Sensor market landscape
Finally, a brief overview of current market structure for cameras, LiDAR, and radar.
For automotive cameras, barriers mainly involve module packaging and customer relationships. International suppliers such as Panasonic and Sony hold substantial shares, but the market is not highly concentrated: Panasonic holds about 20% market share, and the next eight major competitors have relatively similar shares. Chinese suppliers such as Sunny Optical, OFILM, and Desay SV are entering automotive camera module packaging and manufacturing.
Foreign suppliers currently dominate, but as domestic suppliers mature and scale, their advantages in responsiveness and cost may enable substitution of foreign vendors.
For millimeter-wave radar, the global market is largely dominated by established automotive suppliers led by Bosch, with 77 GHz radar being mainstream. According to industry statistics, the Chinese 24 GHz automotive radar market is mainly led by Valeo, Hella, and Bosch, which together account for over 60% of shipments. The Chinese 77 GHz automotive radar market is led by Continental, Bosch, and Delphi, which together account for over 80% of shipments.
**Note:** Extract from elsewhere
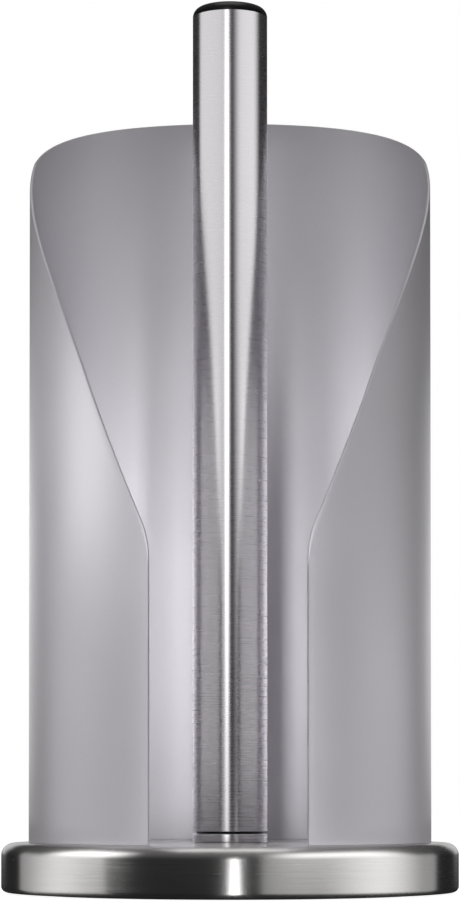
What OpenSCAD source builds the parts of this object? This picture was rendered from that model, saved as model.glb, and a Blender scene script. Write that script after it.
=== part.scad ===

Overall, the Chinese market remains under the dominance of foreign oligopolies.
The millimeter-wave radar market in the Chinese market is currently dominated by foreign component giants such as Continental, Delphi, and Bosch, which continue to introduce improved products. When single-product performance and price cannot clearly outcompete foreign suppliers, packaging full solutions, including system-level redundancy and customized services, is a viable path for domestic suppliers to differentiate.
Although LiDAR is not yet mature in the automotive domain, it has long been used in military and meteorological applications, albeit with limited demand. With growing demand for Level 3 autonomy, LiDAR may begin to penetrate consumer automotive markets.
For LiDAR manufacturers, the focus remains on lowering cost while maintaining basic performance. Only by reducing cost sufficiently can LiDAR enter the consumer market at scale.